Fritz Lang may have single-handedly opened to me the vast library of canonical films with his killer one-two punch of Metropolis and M. The majesty of the former is hard to dispute, and I was at first reluctant to believe that M was the better film still, but I came around pretty quick. What makes it so damn perfect is how it almost immediately subverts all expectations; that somehow being black & white or foreign or older than Larry King somehow makes a film less engaging, or that a nearly 80 year old film can’t face controversy head on. Well the main character here is a pedophiliac, child murdering Hans Beckert (given sniveling life by the one and only Peter Lorre), scourge of the small town and current public enemy number one, wanted by both the police force and the seedy underground suffering from the amped up security on his behalf. So both groups make a play to capture Hans and a thrilling showdown in a locked down building leads right into a horrific trial in which we find ourselves thinking the unthinkable, that perhaps this despicable man isn’t getting the justice he deserves. All these years later its bold vision hasn’t diminished, and in the not-so-daring current era we’re in, it feels all the more refreshing.


32.

Ah, 2046, I feel I only just quite adequately summed up my fondness for you in compiling my favorite films of the 2000s, and so rather than attempt to rehash what I already went on record with, I’ll merely repost my review from a few months back. I’ll add to it the note that in those interim months, I had caught up with a few other Wong films (Days of Being Wild and Ashes of Time Redux) and feel even more vindicated in putting two of the guy’s films in my top 50. He’s truly one of the greats.

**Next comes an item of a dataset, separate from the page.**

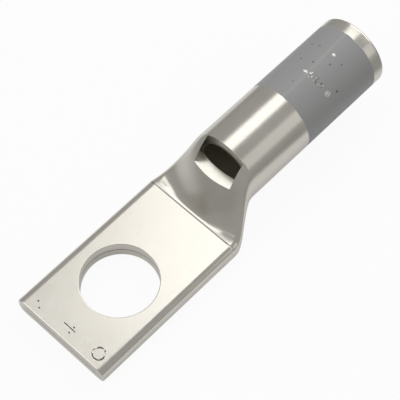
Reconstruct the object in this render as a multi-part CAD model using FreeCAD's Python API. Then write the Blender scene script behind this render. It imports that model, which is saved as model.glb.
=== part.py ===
import FreeCAD, Part
import math
import os

os.makedirs("parts", exist_ok=True)
V = FreeCAD.Vector

# Tinned copper cable lug with one stud hole, made from one piece of tube.
# Millimetres. Origin: centre of the stud hole on the tongue's underside.
# +X runs along the barrel to its mouth, +Z is up.

# Tongue: its tip and its back end are measured from the stud hole
TONGUE_W = 12.6
TONGUE_T = 2.24
EDGE_R = 0.79
TONGUE_FRONT = 8.7
TONGUE_BACK = 10.95
STUD_D = 8.5

# Barrel: its underside lies a little above the tongue's
BARREL_OD = 8.6
WALL = 1.2
BARREL_LENGTH = 20.75
BARREL_RISE = 1.36
MOUTH_ROUND = 0.3
LEAD_IN = 0.35

# Transition from flat to round. The ease rounds the crease. The shares say
# where along it the width is done and where the shoulders rise, and the
# top zone is how far round from the top the ramp's middle reaches.
TRANSITION_LENGTH = 5.25
CREASE_EASE = 0.29
WIDTH_DONE = 0.92
TOP_BULGE = 0.25
SHOULDER_START = 0.1
SHOULDER_DONE = 0.98
TOP_ZONE_DEG = 86.0
STEPS = 14
CROWDING = 1.5

# Hollow inside the transition: where it closes, behind the crease and
# in from the tongue's sides, and the gap left there
HOLLOW_LAP = 2.1
HOLLOW_SIDE = 1.5
HOLLOW_GAP = 0.12

# Inspection window: a flat-bottomed cut up to the barrel's root, this far
# above the barrel's axis. It leaves a level face across the ramp's wall.
WINDOW_W = 5.1
WINDOW_ABOVE_AXIS = 0.84

# Seam between the two pressed walls
SEAM_GAP = 0.09
SEAM_DEPTH = 0.3
SEAM_SIDE = 1.05

# Places that follow from these sizes
TIP_X = -TONGUE_FRONT
CREASE_X = TONGUE_BACK
ROOT_X = CREASE_X + TRANSITION_LENGTH
MOUTH_X = ROOT_X + BARREL_LENGTH
AXIS_Z = BARREL_RISE + BARREL_OD / 2
BORE_D = BARREL_OD - 2 * WALL
TONGUE_FORM = (TONGUE_W, TONGUE_T, EDGE_R, 0.0)


def smooth(t):
    """Ease from 0 to 1 with level ends, and stay there outside."""
    t = min(max(t, 0.0), 1.0)
    return t * t * (3.0 - 2.0 * t)


def bar_point(angle, width, thick, edge):
    """Point on a flat bar's outline, reached at the same share of the
    way round as the angle is of a full turn. Angle 0 is the top centre."""
    flat = width / 2 - edge
    bend = math.pi / 2 * edge
    quarter = flat + bend + thick / 2 - edge
    side = math.copysign(1.0, angle)
    way = abs(angle) / (math.pi / 2) * quarter
    under = way > quarter
    if under:
        way = 2 * quarter - way
    if way <= flat:
        y, z = way, thick
    elif way <= flat + bend:
        turn = (way - flat) / edge
        y = flat + edge * math.sin(turn)
        z = thick - edge + edge * math.cos(turn)
    else:
        y, z = width / 2, thick - edge - (way - flat - bend)
    if under:
        z = thick - z
    return side * y, z


def blend(u, angle):
    """Shares of the round form at station u: for widths and for heights."""
    across = smooth(u / WIDTH_DONE)
    ease = CREASE_EASE / TRANSITION_LENGTH
    climb = (math.hypot(u, ease) - ease) / (math.hypot(1.0, ease) - ease)
    top = climb + TOP_BULGE * climb * (1.0 - climb)
    shoulder = smooth((u - SHOULDER_START) / (SHOULDER_DONE - SHOULDER_START))
    reach = abs(angle) / math.radians(TOP_ZONE_DEG)
    weight = math.cos(math.pi / 2 * min(reach, 1.0)) ** 2
    return across, top * weight + shoulder * (1.0 - weight)


def form_point(u, angle, flat, tube_r):
    """Point of the tube's outline when it is pressed part of the way:
    each point travels from its place on the bar to its place on the circle."""
    width, thick, edge, low = flat
    across, up = blend(u, angle)
    y0, z0 = bar_point(angle, width, thick, edge)
    y = (1 - across) * y0 + across * tube_r * math.sin(angle)
    z = (1 - up) * (z0 + low) + up * (AXIS_Z + tube_r * math.cos(angle))
    return y, z


def section(x, u, flat, tube_r):
    """Closed outline of the tube at one station, as eight joined edges:
    flat, bend, side, bend, and the same again underneath."""
    width, thick, edge, low = flat
    bend = math.pi / 2 * edge
    quarter = width / 2 - edge + bend + thick / 2 - edge
    a1 = (width / 2 - edge) / quarter * math.pi / 2
    a2 = (width / 2 - edge + bend) / quarter * math.pi / 2
    turns = [-a1, a1, a2, math.pi - a2, math.pi - a1]
    turns += [math.pi + a1, math.pi + a2, 2 * math.pi - a2, 2 * math.pi - a1]

    def at(angle):
        wrapped = (angle + math.pi) % (2 * math.pi) - math.pi
        y, z = form_point(u, wrapped, flat, tube_r)
        return V(x, y, z)

    edges = []
    for i in range(8):
        start = turns[i]
        span = turns[i + 1] - start
        if u == 0.0 and i % 2 == 0:
            edges.append(Part.makeLine(at(start), at(start + span)))
        elif u == 0.0 or u == 1.0:
            edges.append(Part.Arc(at(start), at(start + span / 2), at(start + span)).toShape())
        else:
            count = 9 if span > 1.0 else 4
            shares = [k / (count - 1) for k in range(count)]
            curve = Part.BSplineCurve()
            curve.interpolate(Points=[at(start + k * span) for k in shares], Parameters=shares)
            edges.append(curve.toShape())
    return Part.Wire(edges)


def pressed_tube(start_x, end_x, flat, tube_r):
    """Solid that runs from the flat outline to the round one.
    The stations lie closer together near the crease, where it turns most."""
    wires = []
    for i in range(STEPS + 1):
        u = (i / STEPS) ** CROWDING
        wires.append(section(start_x + u * (end_x - start_x), u, flat, tube_r))
    return Part.makeLoft(wires, True, False)


def rod(radius, x0, x1):
    return Part.makeCylinder(radius, x1 - x0, V(x0, 0, AXIS_Z), V(1, 0, 0))


def tongue():
    """Flat tongue: both walls pressed together, long edges left round."""
    outline = section(TIP_X, 0.0, TONGUE_FORM, BARREL_OD / 2)
    return Part.Face(outline).extrude(V(CREASE_X - TIP_X, 0, 0))


def barrel():
    """Round barrel, its mouth edge rounded on the outside."""
    body = rod(BARREL_OD / 2, ROOT_X, MOUTH_X)
    rim = [e for e in body.Edges if abs(e.CenterOfMass.x - MOUTH_X) < 1e-6]
    return body.makeFillet(MOUTH_ROUND, [e for e in rim if len(e.Vertexes) == 1])


def hollow():
    """Bore with a short lead-in, and the space that closes to the seam."""
    slot = (TONGUE_W - 2 * HOLLOW_SIDE, HOLLOW_GAP, HOLLOW_GAP * 0.4, (TONGUE_T - HOLLOW_GAP) / 2)
    wedge = pressed_tube(CREASE_X + HOLLOW_LAP, ROOT_X, slot, BORE_D / 2)
    bore = rod(BORE_D / 2, ROOT_X, MOUTH_X + LEAD_IN)
    at = V(MOUTH_X - LEAD_IN, 0, AXIS_Z)
    cone = Part.makeCone(BORE_D / 2, BORE_D / 2 + LEAD_IN * 2, LEAD_IN * 2, at, V(1, 0, 0))
    return wedge.fuse([bore, cone])


def window():
    """Inspection window, cut down to one level through the top wall only.
    Where that level meets the round ramp, the front edge bows forward."""
    z = AXIS_Z + WINDOW_ABOVE_AXIS
    corner = V(CREASE_X, -WINDOW_W / 2, z)
    return Part.makeBox(TRANSITION_LENGTH, WINDOW_W, BARREL_OD, corner)


def seam():
    """Fine line where the two walls meet, on the tip and in the stud hole."""
    z = TONGUE_T / 2 - SEAM_GAP / 2
    wide = TONGUE_W - 2 * SEAM_SIDE
    tip = Part.makeBox(SEAM_DEPTH, wide, SEAM_GAP, V(TIP_X, -wide / 2, z))
    ring = Part.makeCylinder(STUD_D / 2 + SEAM_DEPTH, SEAM_GAP, V(0, 0, z))
    return [tip, ring]


def stud_hole():
    return Part.makeCylinder(STUD_D / 2, TONGUE_T + 2.0, V(0, 0, -1.0))


def cable_lug():
    """The whole lug as one solid: walls first, then what is cut from them."""
    transition = pressed_tube(CREASE_X, ROOT_X, TONGUE_FORM, BARREL_OD / 2)
    lug = tongue().fuse([transition, barrel()]).removeSplitter()
    lug = lug.cut(hollow())
    lug = lug.cut(window())
    lug = lug.cut([stud_hole()] + seam())
    return lug.Solids[0]


lug = cable_lug()
lug.exportStep("parts/cable_lug.step")
print("valid", lug.isValid(), "volume", round(lug.Volume, 1), "faces", len(lug.Faces))
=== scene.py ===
# %% [markdown]
# # A tinned cable lug with an inspection window
# The real lug is one length of copper tube. A press closes one end into a flat tongue, a punch
# opens the stud hole and the window, and a tin bath coats the whole piece. The window lets the
# electrician see that the wire has gone all the way in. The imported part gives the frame: its
# origin is the stud hole's centre on the tongue's underside, +X runs to the barrel's mouth, +Z up.

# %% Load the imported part
import math

import bmesh
import bpy
import mathutils
import numpy as np
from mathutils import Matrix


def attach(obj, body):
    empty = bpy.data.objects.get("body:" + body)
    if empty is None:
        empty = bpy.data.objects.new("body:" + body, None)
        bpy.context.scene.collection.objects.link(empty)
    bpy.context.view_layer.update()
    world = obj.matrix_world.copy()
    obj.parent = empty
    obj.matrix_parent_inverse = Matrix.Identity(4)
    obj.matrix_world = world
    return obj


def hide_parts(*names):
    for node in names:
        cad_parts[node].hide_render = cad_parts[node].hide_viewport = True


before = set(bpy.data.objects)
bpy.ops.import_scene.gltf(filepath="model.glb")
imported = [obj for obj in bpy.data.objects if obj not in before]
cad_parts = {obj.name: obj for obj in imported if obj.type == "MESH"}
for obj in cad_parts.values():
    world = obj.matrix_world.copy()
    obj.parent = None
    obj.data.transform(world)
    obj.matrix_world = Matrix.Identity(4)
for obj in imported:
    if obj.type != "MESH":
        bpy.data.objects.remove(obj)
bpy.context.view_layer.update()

print("packed pieces:", sorted(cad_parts))

# %% [markdown]
# ## Sizes
# The lug's skin is worked out again here as a surface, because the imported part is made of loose
# triangles with knife edges, and bright metal shows every one of them. The sizes are the packed
# part's own, in millimetres, but for two. The tongue's long edges bend over a quarter of an
# ellipse, which fits the photograph better than the part's arc. The slot in which the hollow ends
# is narrower and higher here, because the part's own slot breaks through the underside of the
# shoulders. The skin also has what the press and the punch leave on a real edge: small roundings,
# and the thin line that the die presses in front of the ramp.

# %% Sizes in millimetres
TONGUE_W, TONGUE_T = 12.6, 2.24
EDGE_WIDE, EDGE_HIGH = 0.9, 0.75
TIP_X, CREASE_X, ROOT_X, MOUTH_X = -8.7, 10.95, 16.2, 36.95
TUBE_R, BORE_R, AXIS_Z, HOLE_R = 4.3, 3.1, 5.66, 4.25
BAR = (TONGUE_W, TONGUE_T, EDGE_WIDE, EDGE_HIGH)
HOLLOW_X, HOLLOW_LOW, SLOT_W, SLOT_GAP = 13.05, 1.5, 6.0, 0.12
SLOT = (SLOT_W, SLOT_GAP, SLOT_GAP * 0.4, SLOT_GAP * 0.4)
WINDOW_HALF, WINDOW_LEVEL = 2.55, 6.5
SEAM_LOW, SEAM_HIGH, SEAM_DEPTH, SEAM_HALF = 1.075, 1.165, 0.3, 5.25
TIP_ROUND, RIM_ROUND, MOUTH_ROUND, LEAD_IN = 0.1, 0.07, 0.3, 0.35
DIE_LINE_X, DIE_LINE_WIDTH, DIE_LINE_DEPTH = 10.85, 0.055, 0.07
CREASE_EASE, TOP_BULGE, TOP_ZONE_DEG = 0.29, 0.25, 86
SHOULDER_START, SHOULDER_LENGTH, WIDTH_DONE = 0.1, 0.88, 0.92
print("length", MOUTH_X - TIP_X, "mm, tongue", TONGUE_W, "x", TONGUE_T, "mm")

# %% [markdown]
# ## The outline of a flattened tube
# A pressed tube keeps the length of its outline, so a point that was an eighth of the way round
# the circle is an eighth of the way round the flat bar too. Each point is named by its turn: 0 at
# the top centre, pi at the bottom, 2 pi at the top again. Cross-sections drawn one by one and
# joined would also do, but a formula gives every section at once, and they flow together.


# %% Outline of the flat bar
def wrap(turn):
    """The same turn, counted from -pi to pi."""
    return (turn + np.pi) % (2 * np.pi) - np.pi


def bar_lengths(width, thick, wide, high):
    """Lengths of the flat, of the bend and of the side in a quarter of the bar's outline. The
    bend is a quarter of an ellipse, and its length is taken from the mean of its half axes."""
    return width / 2 - wide, np.pi / 2 * (wide + high) / 2, thick / 2 - high


def bar_outline(turn, width, thick, wide, high):
    """Outline of a flat bar with round long edges, at arrays of turns.
    The way from the top centre is the turn's share of a quarter of the outline. It runs along
    the flat, then round the bend, then down the side; the lower half mirrors the upper one.
    Returns y, z and the outline's outward normal there."""
    turn = wrap(turn)
    flat, bend, upright = bar_lengths(width, thick, wide, high)
    quarter = flat + bend + upright
    way = np.abs(turn) / (np.pi / 2) * quarter
    under = way > quarter
    way = np.where(under, 2 * quarter - way, way)
    arc = np.clip((way - flat) / bend, 0, 1) * np.pi / 2
    side = np.where(turn < 0, -1.0, 1.0)
    face = np.where(under, -1.0, 1.0)
    y = side * (np.minimum(way, flat) + wide * np.sin(arc))
    rise = upright + high * np.cos(arc) - np.maximum(way - flat - bend, 0)
    long = np.hypot(high * np.sin(arc), wide * np.cos(arc))
    return y, thick / 2 + face * rise, side * high * np.sin(arc) / long, face * wide * np.cos(arc) / long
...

If In The Mood For Love is Wong Kar Wai’s La Dolce Vita, then surely 2046 is his 8 ½. After all, it’s certainly the most stylish film centered on a creative genius in the 1960s balancing the women in his life with his science fiction epic in progress since Fellini’s masterpiece. And until writing that last sentence, the similarities between the two had never seemed so apparent.

It had never occurred to me to consider 2046’s merits as an homage since I’ve always been more fascinated by the unique temporal lens through which it comments on the most peculiar state of the city, the great city of Hong Kong. That’s been a defining characteristic of Wong’s filmography, and twice now he’s rocked cinema with a film that bottles up the spirit of the city, with Chungking Express in the years prior to the 1997 turnover from British hands, and then a decade later with 2046, under ever-evolving political circumstances.

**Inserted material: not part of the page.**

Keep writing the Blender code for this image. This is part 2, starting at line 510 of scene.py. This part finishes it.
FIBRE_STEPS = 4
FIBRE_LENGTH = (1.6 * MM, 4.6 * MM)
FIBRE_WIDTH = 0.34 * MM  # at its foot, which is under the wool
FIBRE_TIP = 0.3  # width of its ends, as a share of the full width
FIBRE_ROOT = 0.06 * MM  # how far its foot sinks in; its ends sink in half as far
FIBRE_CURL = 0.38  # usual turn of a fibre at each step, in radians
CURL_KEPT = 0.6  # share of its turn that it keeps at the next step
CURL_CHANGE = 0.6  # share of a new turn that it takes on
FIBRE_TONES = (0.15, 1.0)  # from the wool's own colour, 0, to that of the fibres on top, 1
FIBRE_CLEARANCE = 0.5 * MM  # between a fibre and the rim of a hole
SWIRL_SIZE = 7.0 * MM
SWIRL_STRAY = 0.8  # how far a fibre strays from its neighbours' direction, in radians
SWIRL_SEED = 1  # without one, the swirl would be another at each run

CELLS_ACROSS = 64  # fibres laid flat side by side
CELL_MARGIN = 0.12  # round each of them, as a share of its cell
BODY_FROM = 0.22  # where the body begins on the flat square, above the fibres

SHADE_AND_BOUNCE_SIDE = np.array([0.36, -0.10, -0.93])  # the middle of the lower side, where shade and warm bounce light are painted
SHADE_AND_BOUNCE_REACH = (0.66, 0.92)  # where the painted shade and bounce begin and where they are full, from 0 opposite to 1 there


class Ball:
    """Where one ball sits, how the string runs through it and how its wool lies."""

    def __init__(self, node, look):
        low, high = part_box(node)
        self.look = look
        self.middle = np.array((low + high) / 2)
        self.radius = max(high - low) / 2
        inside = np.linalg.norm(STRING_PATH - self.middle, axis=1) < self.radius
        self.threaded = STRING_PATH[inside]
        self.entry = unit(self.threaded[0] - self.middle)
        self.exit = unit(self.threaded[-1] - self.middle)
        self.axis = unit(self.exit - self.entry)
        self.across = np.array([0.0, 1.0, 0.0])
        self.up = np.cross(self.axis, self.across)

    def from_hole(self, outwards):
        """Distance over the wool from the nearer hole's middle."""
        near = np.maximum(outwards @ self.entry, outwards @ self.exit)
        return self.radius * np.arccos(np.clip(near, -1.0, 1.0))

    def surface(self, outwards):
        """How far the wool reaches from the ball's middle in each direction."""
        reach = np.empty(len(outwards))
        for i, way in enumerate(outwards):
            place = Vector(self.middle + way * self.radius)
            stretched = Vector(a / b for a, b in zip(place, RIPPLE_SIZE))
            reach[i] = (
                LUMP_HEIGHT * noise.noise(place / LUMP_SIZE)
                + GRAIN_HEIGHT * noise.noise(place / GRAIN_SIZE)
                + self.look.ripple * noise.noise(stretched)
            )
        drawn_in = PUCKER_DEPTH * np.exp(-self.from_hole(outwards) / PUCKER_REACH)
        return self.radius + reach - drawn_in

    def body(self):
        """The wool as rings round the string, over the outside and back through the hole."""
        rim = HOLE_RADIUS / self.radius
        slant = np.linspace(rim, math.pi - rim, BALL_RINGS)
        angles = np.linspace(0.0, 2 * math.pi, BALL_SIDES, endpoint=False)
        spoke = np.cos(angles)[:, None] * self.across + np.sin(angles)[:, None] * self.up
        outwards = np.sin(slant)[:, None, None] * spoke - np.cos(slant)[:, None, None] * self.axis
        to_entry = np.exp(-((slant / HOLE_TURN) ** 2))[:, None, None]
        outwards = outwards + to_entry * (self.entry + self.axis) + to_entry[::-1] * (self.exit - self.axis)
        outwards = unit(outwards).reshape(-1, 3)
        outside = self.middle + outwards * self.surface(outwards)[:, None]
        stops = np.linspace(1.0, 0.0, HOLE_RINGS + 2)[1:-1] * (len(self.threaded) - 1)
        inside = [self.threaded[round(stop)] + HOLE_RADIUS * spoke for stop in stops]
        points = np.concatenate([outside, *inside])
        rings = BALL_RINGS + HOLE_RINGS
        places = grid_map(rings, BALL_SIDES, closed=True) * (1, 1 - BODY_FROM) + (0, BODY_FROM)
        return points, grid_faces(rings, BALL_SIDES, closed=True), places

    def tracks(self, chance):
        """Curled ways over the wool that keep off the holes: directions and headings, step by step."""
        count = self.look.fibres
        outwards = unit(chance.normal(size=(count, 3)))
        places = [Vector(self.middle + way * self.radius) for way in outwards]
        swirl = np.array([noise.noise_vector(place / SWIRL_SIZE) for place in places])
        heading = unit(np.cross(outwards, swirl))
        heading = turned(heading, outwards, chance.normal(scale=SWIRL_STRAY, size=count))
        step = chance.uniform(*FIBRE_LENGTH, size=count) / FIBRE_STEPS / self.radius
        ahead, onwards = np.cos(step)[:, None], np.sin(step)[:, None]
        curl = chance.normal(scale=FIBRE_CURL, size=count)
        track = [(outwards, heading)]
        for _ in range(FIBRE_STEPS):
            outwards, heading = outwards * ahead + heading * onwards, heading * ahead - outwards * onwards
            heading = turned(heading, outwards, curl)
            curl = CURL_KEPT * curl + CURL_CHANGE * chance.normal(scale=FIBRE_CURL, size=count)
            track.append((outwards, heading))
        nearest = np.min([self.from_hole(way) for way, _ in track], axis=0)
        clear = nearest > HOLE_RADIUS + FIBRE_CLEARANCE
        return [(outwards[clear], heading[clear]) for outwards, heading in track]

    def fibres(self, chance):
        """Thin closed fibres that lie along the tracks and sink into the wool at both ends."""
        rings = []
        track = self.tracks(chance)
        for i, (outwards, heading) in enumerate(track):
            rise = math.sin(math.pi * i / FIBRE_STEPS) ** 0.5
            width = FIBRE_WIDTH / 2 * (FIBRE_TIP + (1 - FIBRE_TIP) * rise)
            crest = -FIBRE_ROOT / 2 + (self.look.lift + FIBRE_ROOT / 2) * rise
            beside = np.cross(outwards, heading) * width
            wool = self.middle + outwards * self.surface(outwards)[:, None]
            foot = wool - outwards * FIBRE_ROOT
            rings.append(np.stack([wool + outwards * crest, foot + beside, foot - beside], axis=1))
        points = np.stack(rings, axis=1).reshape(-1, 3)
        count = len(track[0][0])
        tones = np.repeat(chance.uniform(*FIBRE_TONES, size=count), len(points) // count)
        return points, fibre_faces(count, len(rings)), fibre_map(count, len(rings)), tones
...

The numbers mean everything in the world. A brief history lesson: British relinquish control of Hong Kong to China in 1997, launching a 50 year period of gradual transfer to Chinese governance. The deadline, 2047, which means the titular date marks the final year in which Hong Kong legally retains something of its old identity. It’s a date always on Wong’s mind, and here it looms in an enigmatic science fiction story evolving from the mind of a 60s writer, one we’re already familiar with from In the Mood for Love. That makes it a film made in the mid 00s, set in the 60s, with visions of an uncertain future constantly on its mind. For Wong Kar Wai, that sounds about right.

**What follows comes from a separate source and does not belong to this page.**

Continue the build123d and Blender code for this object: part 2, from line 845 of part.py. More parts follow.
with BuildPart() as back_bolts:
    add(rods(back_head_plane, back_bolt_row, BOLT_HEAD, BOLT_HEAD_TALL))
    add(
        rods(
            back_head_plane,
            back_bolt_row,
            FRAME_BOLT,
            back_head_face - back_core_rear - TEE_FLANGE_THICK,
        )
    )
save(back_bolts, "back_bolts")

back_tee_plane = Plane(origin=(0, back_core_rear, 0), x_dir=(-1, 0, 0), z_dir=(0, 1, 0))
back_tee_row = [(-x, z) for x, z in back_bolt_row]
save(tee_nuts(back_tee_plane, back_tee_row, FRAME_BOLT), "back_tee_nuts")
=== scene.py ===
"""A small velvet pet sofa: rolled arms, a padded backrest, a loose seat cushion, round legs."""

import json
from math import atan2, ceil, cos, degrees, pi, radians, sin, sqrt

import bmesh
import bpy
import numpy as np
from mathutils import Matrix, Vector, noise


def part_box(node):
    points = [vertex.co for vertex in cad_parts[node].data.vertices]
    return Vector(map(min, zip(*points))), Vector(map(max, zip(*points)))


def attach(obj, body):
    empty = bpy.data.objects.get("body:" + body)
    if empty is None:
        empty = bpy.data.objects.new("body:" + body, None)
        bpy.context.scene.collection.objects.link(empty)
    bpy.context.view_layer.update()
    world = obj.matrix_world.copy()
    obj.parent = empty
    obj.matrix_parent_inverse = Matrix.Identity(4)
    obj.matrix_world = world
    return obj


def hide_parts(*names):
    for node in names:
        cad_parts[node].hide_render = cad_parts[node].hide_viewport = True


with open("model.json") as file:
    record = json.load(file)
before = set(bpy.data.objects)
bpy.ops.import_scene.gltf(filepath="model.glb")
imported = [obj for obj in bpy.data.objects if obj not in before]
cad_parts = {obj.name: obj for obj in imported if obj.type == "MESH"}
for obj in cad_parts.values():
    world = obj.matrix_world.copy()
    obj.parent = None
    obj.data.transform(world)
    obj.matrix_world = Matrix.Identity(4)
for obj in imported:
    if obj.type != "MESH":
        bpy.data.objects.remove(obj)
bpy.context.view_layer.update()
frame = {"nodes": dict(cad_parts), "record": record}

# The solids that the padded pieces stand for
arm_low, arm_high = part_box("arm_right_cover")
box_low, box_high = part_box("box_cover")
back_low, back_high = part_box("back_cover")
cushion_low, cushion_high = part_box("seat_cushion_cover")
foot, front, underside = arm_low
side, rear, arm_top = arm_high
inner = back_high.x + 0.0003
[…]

And before I burn myself out digressing on the intellectual euphoria 2046 sends me into, I’ve got to make mention of just a few of the other things that are going so right here. If asked what I thought the sexiest film ever made was, this would be my runner up (marginally behind The Unbearable Lightness of Being) because it knows how to latch onto finer details and use them to elicit desire. It’s a stylization of fetishization, much in the way Mad Men often is, and the camera dwells at length on wisps of smoke, mysteriously gloved hands, shoes sliding back and forth across the hardwood floor. Passion simmers in these moments, building towards the elegant sexual release of each romantic tryst. And if you think can imagine how good it all looks, just wait till you hear how it sounds. The pulsating score will pull you into a symphonic spiral that carries you from the 1960s to the distant future and back again. Then there’s that cast, lead by the incomparable Tony Leung, who, like Guido Contini and Joe Gideon before him, is defined by the women in his life. They come in the form of Zhang Ziyi and Faye Wong, of Gong Li and Maggie Cheung, and they’re equally mysterious, romantic, compelling and, to be totally superficial, remarkably beautiful. And if that’s not enough reasons to watch, then I’m confused why you’ve read this far.


31.

Red Desert is a film of many surprises. For this viewer who never fully bought into Antonioni’s greatness (sans L’Avventura that is) I was blindsided by a film both meditative and evocative in a way I was seldom used to. Like Fellini’s Juliet of the Spirits, Antonioni’s first foray into color is among the best uses of the palate the medium has ever seen. In both films, there seems to be a need to justify the use of such color, and Red Desert would certainly have imploded in black and white. Color here is absolutely key.

And yet that color is muted to positively dreary effect (in stark contrast to Juliet) but that is the reality of the industrial landscape Monica Bellucci makes her life in. It’s a rust colored wasteland peppered with dead grass and dark smoke and even the sexual highlights of such an existence ultimately seem mundane against the ever-present backdrop. Until out of nowhere Antonioni pulls the most entrancing trick. As Bellucci relays a bedtime story to her son, we’re whisked off to the most tranquil seascape imaginable, a picturesque beach that teems with vivid color, washing away the oppressing imagery of mills and factories. Like the child, we’ve been granted a reprieve from a none-too-inspiring reality, and Antonioni graciously gives us ample time to bask in to beauty of this insulated world before closing that chapter of the film and forcing us to face once again a life we thought – or maybe just hoped – we had at last escaped. The segment ranks among the greatest moments in all cinema and it goes down like nectar compared to the rest of the film, yet without such exquisitely mounted contrast it could never have achieved such effect.